Dataset extract
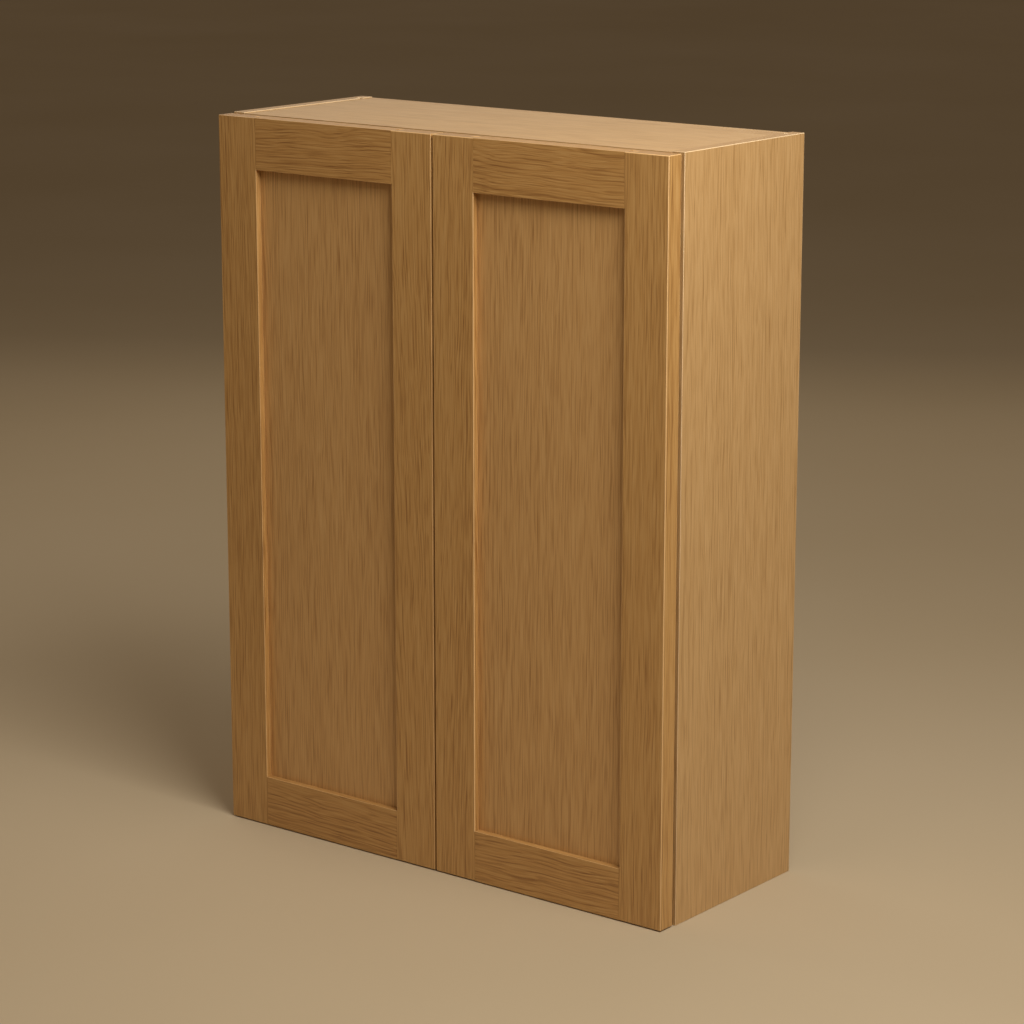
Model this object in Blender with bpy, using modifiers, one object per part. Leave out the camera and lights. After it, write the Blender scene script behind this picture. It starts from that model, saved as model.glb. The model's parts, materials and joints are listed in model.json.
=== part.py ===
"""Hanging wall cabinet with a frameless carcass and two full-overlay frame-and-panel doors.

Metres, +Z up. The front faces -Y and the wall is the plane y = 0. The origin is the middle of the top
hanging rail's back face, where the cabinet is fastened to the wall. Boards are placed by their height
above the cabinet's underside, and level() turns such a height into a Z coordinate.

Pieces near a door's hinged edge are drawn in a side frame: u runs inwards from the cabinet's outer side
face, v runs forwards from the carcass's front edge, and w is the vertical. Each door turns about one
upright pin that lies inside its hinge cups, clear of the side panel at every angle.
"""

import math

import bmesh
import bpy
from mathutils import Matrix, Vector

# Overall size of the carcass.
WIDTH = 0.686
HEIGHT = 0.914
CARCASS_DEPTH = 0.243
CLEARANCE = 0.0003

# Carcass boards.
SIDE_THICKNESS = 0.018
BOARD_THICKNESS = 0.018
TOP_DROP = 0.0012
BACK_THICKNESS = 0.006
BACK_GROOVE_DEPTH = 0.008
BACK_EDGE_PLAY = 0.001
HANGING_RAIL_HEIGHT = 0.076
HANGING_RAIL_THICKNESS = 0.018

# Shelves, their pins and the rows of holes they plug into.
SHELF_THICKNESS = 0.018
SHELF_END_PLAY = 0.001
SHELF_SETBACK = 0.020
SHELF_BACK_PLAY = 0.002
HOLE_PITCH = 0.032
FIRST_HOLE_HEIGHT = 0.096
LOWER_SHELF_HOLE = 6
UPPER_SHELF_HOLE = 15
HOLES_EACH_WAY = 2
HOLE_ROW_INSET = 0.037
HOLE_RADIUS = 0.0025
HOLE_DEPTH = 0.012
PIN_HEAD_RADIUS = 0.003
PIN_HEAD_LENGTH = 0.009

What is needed
Only the lines from the start of the data to the line holding "HANGING_RAIL_THICKNESS = 0.018" are wanted; return them exactly, both ends included.

In response
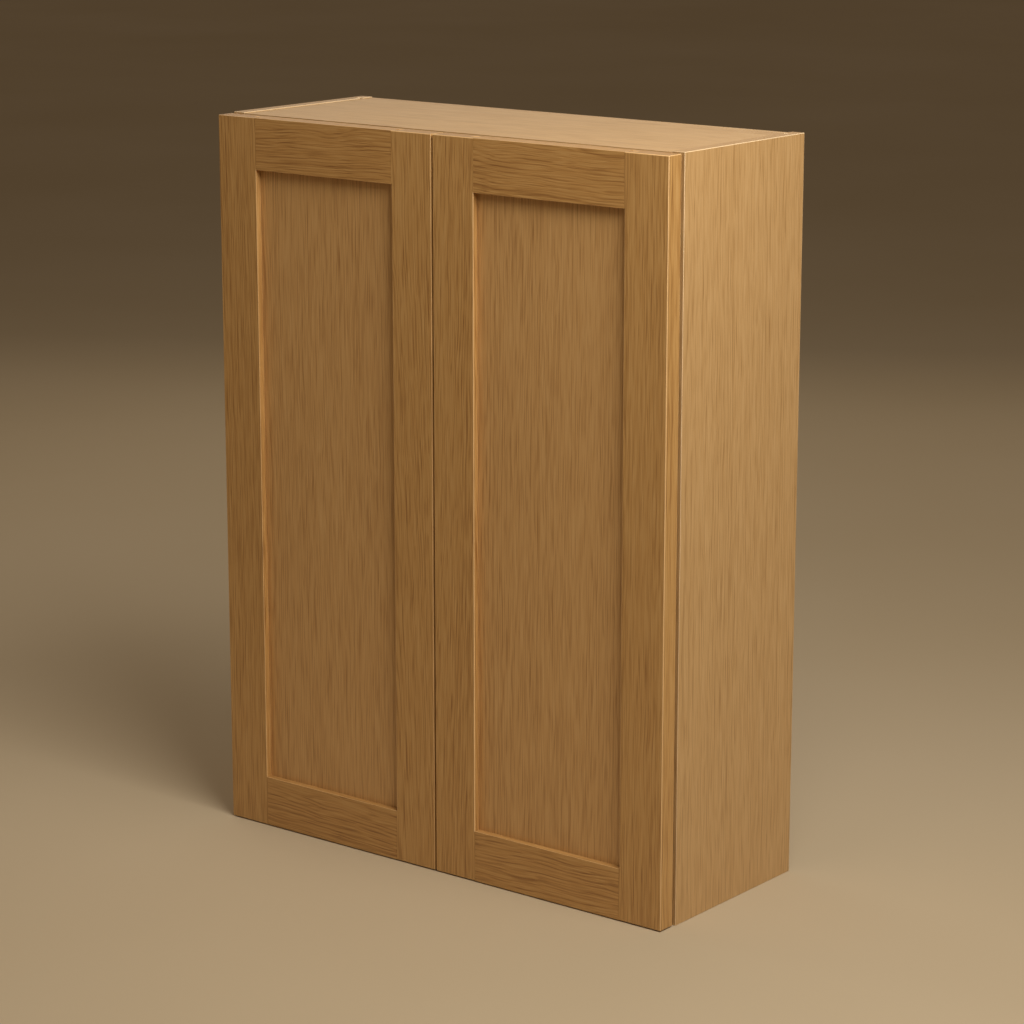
Model this object in Blender with bpy, using modifiers, one object per part. Leave out the camera and lights. After it, write the Blender scene script behind this picture. It starts from that model, saved as model.glb. The model's parts, materials and joints are listed in model.json.
=== part.py ===
"""Hanging wall cabinet with a frameless carcass and two full-overlay frame-and-panel doors.

Metres, +Z up. The front faces -Y and the wall is the plane y = 0. The origin is the middle of the top
hanging rail's back face, where the cabinet is fastened to the wall. Boards are placed by their height
above the cabinet's underside, and level() turns such a height into a Z coordinate.

Pieces near a door's hinged edge are drawn in a side frame: u runs inwards from the cabinet's outer side
face, v runs forwards from the carcass's front edge, and w is the vertical. Each door turns about one
upright pin that lies inside its hinge cups, clear of the side panel at every angle.
"""

import math

import bmesh
import bpy
from mathutils import Matrix, Vector

# Overall size of the carcass.
WIDTH = 0.686
HEIGHT = 0.914
CARCASS_DEPTH = 0.243
CLEARANCE = 0.0003

# Carcass boards.
SIDE_THICKNESS = 0.018
BOARD_THICKNESS = 0.018
TOP_DROP = 0.0012
BACK_THICKNESS = 0.006
BACK_GROOVE_DEPTH = 0.008
BACK_EDGE_PLAY = 0.001
HANGING_RAIL_HEIGHT = 0.076
HANGING_RAIL_THICKNESS = 0.018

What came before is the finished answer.